LAST WEEKEND, the 01SJ Global Festival of Art on the Edge took place in downtown San Jose and it was a mammoth cultural achievement, both for the city and SJSU, as well as the public and private sectors—true collaboration as only Silicon Valley can achieve. Some random notes:

• At the festival, the sense of community prevailed above all else. A wide mixture of artists took part—not just big names cruising into town on stipends and not just academics. Local talent was featured much, much more than last time and everybody intermingled. Legendary playwright Luis Valdez spoke at the opening ceremonies and proved he is the only dude anywhere who can defend Robert Graham's Quetzalcoatl statue in Plaza de Cesar Chavez as "art & technology." I didn't take notes, but it had something to do with how the Mayans, not the Hindus, invented the zero and that the statue's coil represents the sacred spiral dance. Imagine the scene: Luis Valdez—playwright, actor, producer, filmmaker, SJSU graduate and lifelong pal of Cesar Chavez—celebrating what's commonly ridiculed as the "poop statue" in the park named after Chavez—with all the politicos and corporate bigwigs in the audience. It just doesn't get any more "San Jose" than that, folks. Wow.



• S.J. has always been a place that looks to the outside for validation and approval while completely ignoring the subcultures and scenarios already existing here, and this festival has the potential to change all that. And to see the city of San Jose finally taking an interest in having a cultural signature of any kind is downright refreshing, to say the least. Walking around during this festival, knowing that this is only the second incarnation of something that will constantly change and grow and adapt, as it should, was awesome. You felt like San Jose was no longer just an adult city with diapers on.

• The SubZero street event all along South First Street on Friday night was by far the bohemian cyberlicious crème de la crème of the entire festival and easily the hippest thing to hit downtown San Jose since the first SoFA Street Fair in 1992. All the galleries showcased tech-related zonked-out works; bands performed on three stages; videos projected on buildings; interactive exhibits flanked three blocks and the widest possible variety of people showed up: kids, adults, corporate types, Burners, artists, politicians, programmers and the lunatic fringe. The entire vibe was high-tech, planetary, abstractly machinic and downright rocking.

• Unfortunately, during the run up to the festival, the phrase "pop culture" emerged in a few radio spots, and all of a sudden it was being billed as "Art, technology and pop culture" for some reason. I would hope that the organizers don't let this wonderful event degenerate into yet one more colorless dumbed-down "pop culture" event. If this thing winds up on MTV, or if I even start seeing 01SJ shirts on the wall in Hot Topic, then I will be very disappointed. It must continue to be a cutting-edge provocative zonked-out latticework of activity that asks questions, challenges assumptions and does all the things that new media art should do. I don't want to see a 01SJ jingle wind up in an Audi commercial.

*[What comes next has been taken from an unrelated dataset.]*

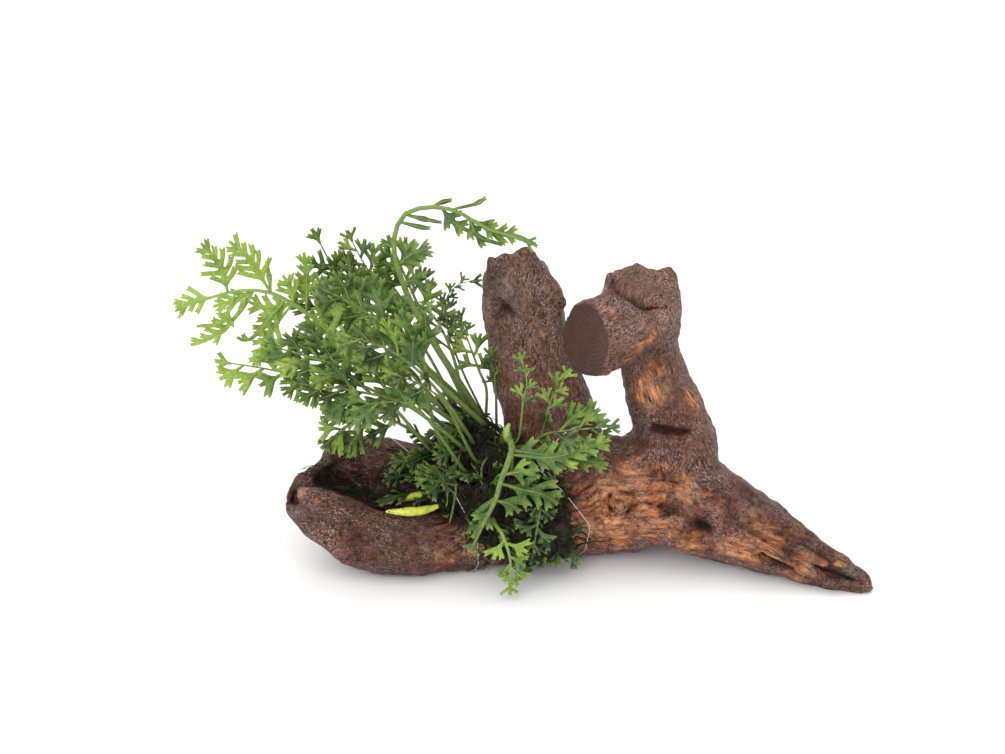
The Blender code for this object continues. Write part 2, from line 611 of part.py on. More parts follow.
def build_frond(frond, spine, leaflets, finish):
    """A ribbon for the stem, grown out sideways into leaflets and then made solid."""
    bm = bmesh.new()
    thickness = bm.verts.layers.deform.verify()
    shares = stem_shares(frond, spine)
    rows = []
    for share in shares:
        place, side, half = spine.at(share), spine.across(share), spine.half(share)
        places = [place + side * half, place - side * half]
        if rows:
            rows.append(extend(bm, thickness, rows[-1], places, 2 * half / spine.width))
        else:
            rows.append([bm.verts.new(point) for point in places])
            bm.edges.new(rows[0])
            for vert in rows[0]:
                vert[thickness][0] = 1
    thin = LEAF_THICKNESS / spine.width
    for number in range(len(frond.pairs)):
        row = STEM_PIECES + 2 * number
        for column, side in enumerate((1, -1)):
            outline = leaflets.get((number, side))
            if outline:
                base = [rows[row][column], rows[row + 1][column]]
                wide = extend(bm, thickness, base, outline[1], thin)
                end = extend(bm, thickness, wide, [outline[2], outline[2]], thin)
                bmesh.ops.pointmerge(bm, verts=end, merge_co=outline[2])
    bmesh.ops.recalc_face_normals(bm, faces=bm.faces)
    mesh = bpy.data.meshes.new(frond.name)
    bm.to_mesh(mesh)
    bm.free()
    obj = add_object(frond.name, mesh, finish)
    obj.vertex_groups.new(name="thickness")
    solid = obj.modifiers.new("thickness", "SOLIDIFY")
    solid.thickness = spine.width
    solid.offset = 0
    solid.vertex_group = "thickness"
    solid.thickness_vertex_group = 0
    return obj


def build_fronds(finish, ground, mat, held):
    spines = [stand_stem(frond, mat) for frond in FRONDS]
    taken = held + [tube_tree(spine, TEST_SHARES, 0) for spine in spines]
    for number, (frond, spine) in enumerate(zip(FRONDS, spines)):
        own_stem = len(held) + number
        others = taken[:own_stem] + taken[own_stem + 1:]
        leaflets = {}
        for place, pair in enumerate(frond.pairs):
            for side in (1, -1):
                outline = fit_leaflet(spine, pair, side, ground, others)
                if outline:
                    leaflets[place, side] = outline
                    tree = leaflet_tree(outline, 0)
                    others.append(tree)
                    taken.append(tree)
        build_frond(frond, spine, leaflets, finish)


clear_scene()
bark = material("wet driftwood", (0.12, 0.045, 0.025), 0.4)
roots = material("wet roots", (0.02, 0.022, 0.012), 0.5)
young = material("young rhizome", (0.62, 0.7, 0.16), 0.4)
nylon = material("nylon thread", (0.7, 0.72, 0.68), 0.25)
leaf = material("fern leaf", (0.1, 0.3, 0.05), 0.4)
build_wood(bark)
trunk, stump = bpy.data.objects["driftwood_trunk"], bpy.data.objects["driftwood_left_stump"]
mat = build_root_mat(roots)
ground = [tree_of(trunk), tree_of(stump), tree_of(mat)]
tips = [build_growing_tip(name, young, ground) for name in GROWING_TIPS]
threads = [build_thread(name, nylon, [trunk, mat, *tips]) for name in THREAD_TURNS]
build_fronds(leaf, ground, ground[2], [tree_of(obj) for obj in tips + threads])
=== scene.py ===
# %% [markdown]
# # A water fern tied to driftwood
# A young African water fern with finely lobed leaves sits on a forked piece of driftwood, held by two
# turns of nylon thread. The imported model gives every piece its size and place. This lesson puts a
# detailed mesh in the place of each plain solid, and finishes it with materials made of nodes.

# %% Load the frame
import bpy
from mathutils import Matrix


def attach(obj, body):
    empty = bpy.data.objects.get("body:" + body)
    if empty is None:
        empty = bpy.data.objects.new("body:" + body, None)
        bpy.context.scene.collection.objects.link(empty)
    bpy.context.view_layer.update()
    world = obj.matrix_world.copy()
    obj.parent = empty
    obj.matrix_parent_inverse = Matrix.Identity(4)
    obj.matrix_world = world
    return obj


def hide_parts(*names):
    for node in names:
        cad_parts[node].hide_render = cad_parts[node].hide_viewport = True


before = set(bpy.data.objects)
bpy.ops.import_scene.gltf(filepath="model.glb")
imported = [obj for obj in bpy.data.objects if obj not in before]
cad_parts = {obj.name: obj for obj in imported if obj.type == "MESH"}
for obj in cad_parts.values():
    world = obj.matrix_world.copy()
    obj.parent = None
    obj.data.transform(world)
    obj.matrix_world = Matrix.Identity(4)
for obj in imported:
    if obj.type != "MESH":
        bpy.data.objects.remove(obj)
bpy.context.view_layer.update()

# %% Import what the lesson uses
import math
import random
from collections import namedtuple

import bmesh
import bpy
import numpy as np
from mathutils import Matrix, Vector, geometry, noise
from mathutils.bvhtree import BVHTree

MM = 0.001

# %% [markdown]
# ## Camera
# The photograph looks down on the wood at about 30 degrees with a long lens. Its picture is 1005 by
# 754 pixels. The camera comes first, because a feature of the wood that is measured in the photograph
# is found by a ray from the camera through its pixel. A guess by eye would be slower and less exact.

# %% Set up the camera
PICTURE_SIZE = (1005, 754)
CAMERA_TARGET = Vector((-6.075, 0, 56.43)) * MM
CAMERA_ELEVATION = math.radians(30)
CAMERA_DISTANCE = 700 * MM
SENSOR_WIDTH = 36
FOCAL_LENGTH = 92.87
view_direction = Vector((0, math.cos(CAMERA_ELEVATION), -math.sin(CAMERA_ELEVATION)))
view_up = Vector((0, math.sin(CAMERA_ELEVATION), math.cos(CAMERA_ELEVATION)))
view_right = Vector((1, 0, 0))
camera_data = bpy.data.cameras.new("camera")
camera_data.lens = FOCAL_LENGTH
camera_data.sensor_width = SENSOR_WIDTH
camera = bpy.data.objects.new("camera", camera_data)
camera.location = CAMERA_TARGET - view_direction * CAMERA_DISTANCE
camera.rotation_euler = (math.pi / 2 - CAMERA_ELEVATION, 0, 0)
bpy.context.scene.collection.objects.link(camera)
bpy.context.scene.camera = camera
print("camera at", camera.location[:])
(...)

• Now, will the 01SJ Global Festival of Art on the Edge eliminate San Jose's structural deficit or fill all the potholes? No. Of course not. Nobody anywhere is saying it will. That isn't the point. The important thing is that this festival at least helps foster a creative class and makes people actually want to be here and create here and work here and stay here. A healthy city needs such things. A healthy economy is at least somewhat intertwined with a healthy cultural environment. A lot of smart people live here and we deserve a better culture than what we already have.